Old twist: Chesterfield’s landmark church spire, which has been described as ‘the most famous architectural distortion north of Pisa’
Writing to a friend, Lord Byron commented: ‘I can assure you there are things in Derbyshire as noble as Greece or Switzerland.’ Chesterfield might well have been one of them.
The centre-piece is the 14th century Church of St Mary and All Saints, with its wonderfully surreal 228 ft-high crooked spire. It has been described as ‘the most famous architectural distortion north of Pisa’.
Legend says the spire became crooked when a beautiful maiden entered the church and the spire bowed in admiration, but couldn’t straighten up again. Modern engineers put it down to poor construction.
While the charm of many other towns in England has been lost, Chesterfield’s historic centre remains largely intact.
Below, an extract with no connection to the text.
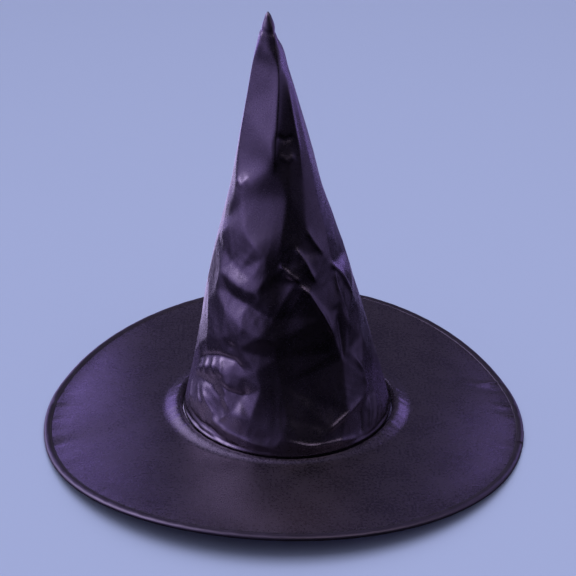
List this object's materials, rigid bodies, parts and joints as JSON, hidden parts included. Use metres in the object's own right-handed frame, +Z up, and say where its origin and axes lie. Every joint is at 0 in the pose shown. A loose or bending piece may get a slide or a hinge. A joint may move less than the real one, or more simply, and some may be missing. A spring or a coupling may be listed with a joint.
{
  "type": "witch hat",
  "caption": "Tall pointed satin costume hat with a wide wired brim, bound edge and soft crown whose top bends sideways.",
  "frame": {"origin": "on the floor under the centre of the brim, where the hat rests", "axes": "+Z up towards the tip, -Y the hat's front, +X its right side as the front is looked at"},
  "size_m": [0.44, 0.44, 0.385],
  "materials": {
    "crown_satin": "black polyester satin with a purple cast, glossy along its folds",
    "brim_satin": "black polyester satin with a purple cast, taut and evenly glossy",
    "binding_tape": "folded satin bias tape",
    "interlining": "matt black non-woven interlining",
    "brim_stiffener": "matt stiff non-woven sheet",
    "sweatband_ribbon": "black grosgrain ribbon, fine ribs",
    "sewing_thread": "black polyester sewing thread",
    "spring_wire": "drawn spring steel"
  },
  "bodies": {
    "hat": {"crown_satin_lower": "crown_satin", "crown_satin_bend": "crown_satin", "crown_interlining_lower": "interlining", "crown_interlining_bend": "interlining", "brim_top_cover": "brim_satin", "brim_core": "brim_stiffener", "brim_under_cover": "brim_satin", "brim_wire": "spring_wire", "wire_ferrule": "spring_wire", "edge_binding": "binding_tape", "binding_lap": "binding_tape", "binding_topstitch": "sewing_thread", "sweatband": "sweatband_ribbon", "sweatband_stitch": "sewing_thread"},
    "crown_top": {"crown_satin_top": "crown_satin", "crown_interlining_top": "interlining"}
  },
  "joints": [
    {"name": "crown_bend", "type": "hinge", "parent": "hat", "child": "crown_top", "pos_m": [-0.00907, 0, 0.2496], "axis": [0, 1, 0], "range_deg": [-70, 70], "deforming": ["crown_satin_bend", "crown_interlining_bend"]}
  ]
}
I had never seen such a large open-air market in Britain, with stalls selling everything from watch-straps to fascinating old books.
Architecturally, there’s much to admire. Like Chester, it has many black-and-white mock-Tudor buildings, the ones in Knifesmithgate are particularly striking.
The Grade II-listed Town Hall, on Rose Hill, is magnificent. Opened in 1938 at a cost of £142,500, it’s arguably the most palatial municipal building you’ll see anywhere in the country.
Chesterfield also has a large open-air market, with stalls selling everything from watch-straps to fascinating old books
In the town’s excellent free museum on Corporation Street, we learn how Chesterfield has played a pivotal role in Britain’s industrial development, being at various times a centre for tanning, textiles, iron founding, engineering and coal mining.
George Stephenson, the ‘father of the railways’, features prominently. He worked on the Derby-to-Leeds line and then stayed around to set up a colliery. He is buried in the Holy Trinity Church.
A room upstairs in the museum is devoted to telling the story of Chesterfield’s proud theatrical tradition. Many celebrated thespians learnt their craft at the Civic, including Dame Diana Rigg, who dedicated a signed photo ‘to the first theatre I ever worked in’.
The town was also the home of the man described by American film director David Lynch as ‘simply the greatest actor in the world’, namely the late Sir John Hurt, whose father was a local clergyman. Then, of course, there is its former MP, the indefatigable, pipe-puffing socialist Tony Benn, who became a much-loved figure.
Another famous name is Gordon Banks, England’s goalkeeper in the 1966 World Cup winning team, who died last month. Chesterfield was his first club.
We stay overnight at the Olde House, a comfortable 17th-century hotel, pub and restaurant. The nearby Nags Head is a real ale-serving local with a great atmosphere, where people of all ages mingle happily. Live music comes from silver-haired Mitch Mitchell, who sings Fifties and Sixties hits.
Chesterfield is an ideal base for other attractions. An 11-mile drive along the A632 brings you to the foot of the Heights of Abraham, where we take a ride on Britain’s first Alpine-style cable car system. At the summit, there are superb views of the Derwent Valley. Next time you’re on the M1, turn off at junction 29. You won’t regret it.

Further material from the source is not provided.